I don't know why it's taboo for Democrats to blame Republicans or conservatives for America's problems. It's routine for Republicans to blame liberalism and the Democratic Party (or the "Democrat" Party). Doing so doesn't even make you a crazy, mouth-breathing Republican extremist by the rules of our political culture -- you can do it and be regarded as an Establishment Republican. But the rules are different for Democrats.
I don't like the bit about "evidence-based decision making," either. Michal Dukakis, a few month before his spectacular flop in November 1988, said, "This election is not about ideology, it's about competence." Hillary seems to be saying a similar thing, with "evidence" substituted for "competence."

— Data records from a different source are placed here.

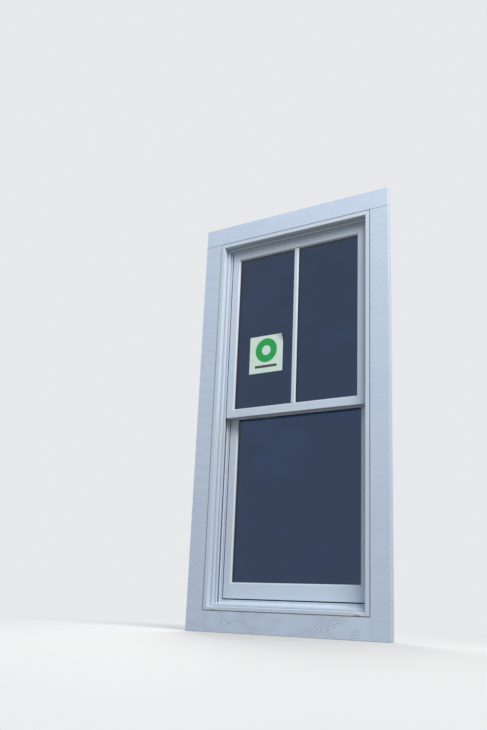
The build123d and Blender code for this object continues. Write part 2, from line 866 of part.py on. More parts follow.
def make_frame():
    """Frame members and what is fastened to them."""
    jamb = make_jamb()
    covers = [make_weep_cover(x) for x in weep_places()]
    anchors = [make_anchor(upper, 0), make_anchor(lower, sash_travel)]
    return {
        "frame_jamb_left": jamb,
        "frame_jamb_right": mirrored(jamb),
        "frame_head": make_head(),
        "frame_sill": make_sill(),
        "sill_weep_covers": Compound(children=covers),
        "balance_anchors": Compound(children=anchors + [mirrored(a) for a in anchors]),
        "upper_balance_tapes": both_sides(make_tape(upper, 0)),
        "lower_balance_tapes": both_sides(make_tape(lower, sash_travel)),
    }


def make_balances(sash, name):
    """Pivot bars, carriers and wound springs of one sash."""
    pieces = {}
    for piece, solid in (("pivot", make_pivot(sash)), ("carrier", make_carrier(sash)),
                         ("coil", make_coil(sash))):
        pieces[f"{name}_{piece}_left"] = solid
        pieces[f"{name}_{piece}_right"] = mirrored(solid)
    return pieces


nodes = {}
nodes.update(make_casing())
nodes.update(make_frame())
nodes.update(make_upper_sash())
nodes.update(make_balances(upper, "upper"))
nodes.update(make_lower_sash())
nodes.update(make_balances(lower, "lower"))

os.makedirs("parts", exist_ok=True)
for name, solid in nodes.items():
    export_step(solid, f"parts/{name}.step")
print(len(nodes), "nodes")
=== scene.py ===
from collections import namedtuple

import bmesh
import bpy
import numpy as np
from bpy.props import FloatProperty, FloatVectorProperty, IntProperty, PointerProperty
from mathutils import Matrix, Vector


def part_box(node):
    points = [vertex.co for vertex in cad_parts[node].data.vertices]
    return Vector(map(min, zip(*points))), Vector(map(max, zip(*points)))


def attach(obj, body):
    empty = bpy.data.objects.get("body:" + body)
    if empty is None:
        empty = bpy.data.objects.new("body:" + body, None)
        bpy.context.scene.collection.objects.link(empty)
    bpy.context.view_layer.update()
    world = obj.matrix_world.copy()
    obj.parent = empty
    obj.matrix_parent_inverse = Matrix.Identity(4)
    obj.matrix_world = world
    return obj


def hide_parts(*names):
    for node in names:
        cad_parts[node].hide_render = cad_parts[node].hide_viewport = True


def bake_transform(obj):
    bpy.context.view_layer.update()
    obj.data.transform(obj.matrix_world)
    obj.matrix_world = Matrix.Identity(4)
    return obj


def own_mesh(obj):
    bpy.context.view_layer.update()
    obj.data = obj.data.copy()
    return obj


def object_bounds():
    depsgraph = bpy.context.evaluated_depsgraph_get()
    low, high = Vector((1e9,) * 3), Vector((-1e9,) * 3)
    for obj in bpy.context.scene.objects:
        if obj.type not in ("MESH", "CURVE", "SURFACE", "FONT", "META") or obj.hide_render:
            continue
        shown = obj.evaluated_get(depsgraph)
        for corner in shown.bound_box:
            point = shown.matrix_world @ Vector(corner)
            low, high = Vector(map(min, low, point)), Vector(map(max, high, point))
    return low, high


bl_info = {
    "name": "Sash window dressing",
    "version": (1, 0, 0),
    "blender": (4, 5, 0),
    "location": "3D View > Sidebar > Window",
    "description": "Surfaces, seals, hardware and finishes of a double-hung sash window",
    "category": "Object",
}

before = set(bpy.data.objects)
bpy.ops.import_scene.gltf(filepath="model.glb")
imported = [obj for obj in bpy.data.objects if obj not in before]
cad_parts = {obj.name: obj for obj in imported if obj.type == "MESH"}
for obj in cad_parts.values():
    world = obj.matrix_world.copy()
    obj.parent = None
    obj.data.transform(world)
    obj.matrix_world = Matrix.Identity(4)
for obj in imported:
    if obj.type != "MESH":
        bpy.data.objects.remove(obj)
CAD_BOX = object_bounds()
SASHES = ("upper", "lower")
MM = 0.001
ALONG_X, ALONG_Y, ALONG_Z = np.eye(3)
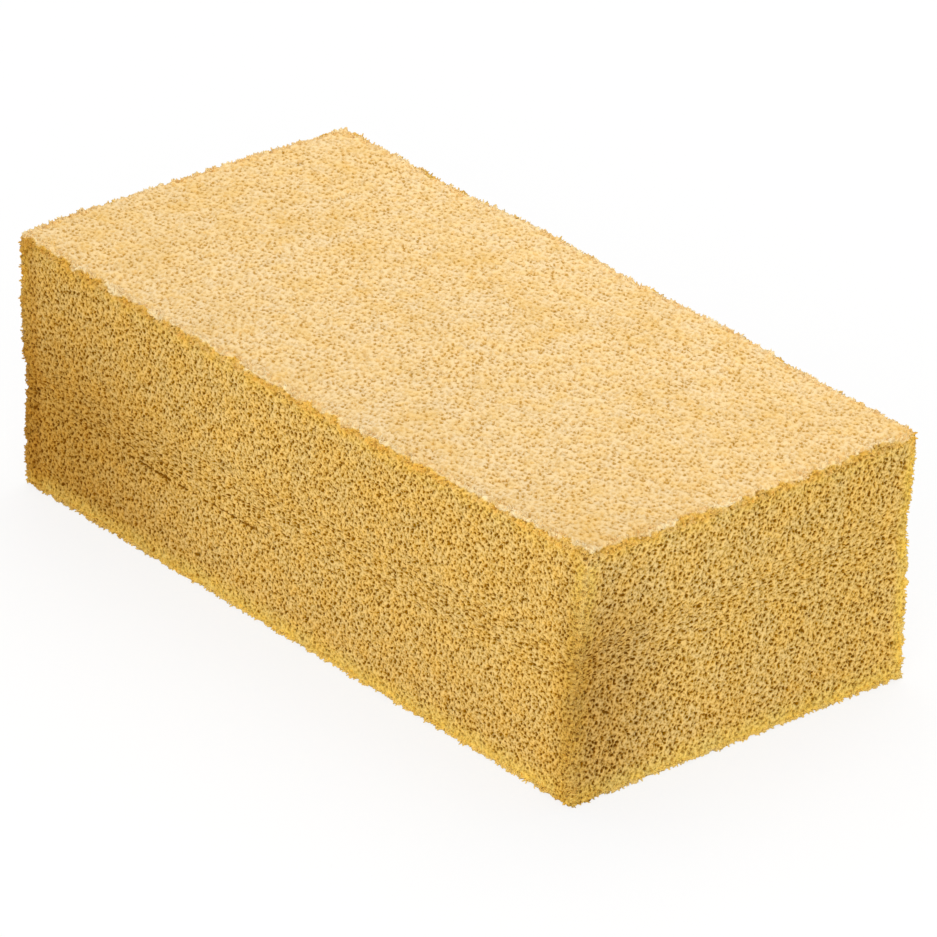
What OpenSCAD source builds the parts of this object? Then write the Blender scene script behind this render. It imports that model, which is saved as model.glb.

Or maybe I'm looking at this all wrong. I suppose Hillary is bashing Republicans in code, invoking attributes we associate with the Republicans -- partisanship, deference to "commercial interest," rejection of what's reality- (or evidence-) based -- without calling the GOP out directly. We're supposed to decode what she's saying. But why bother with the code at all? And if you're going to do it in code, please don't use the word "partisanship," which, to most of the mainstream political world, means "both sides are to blame."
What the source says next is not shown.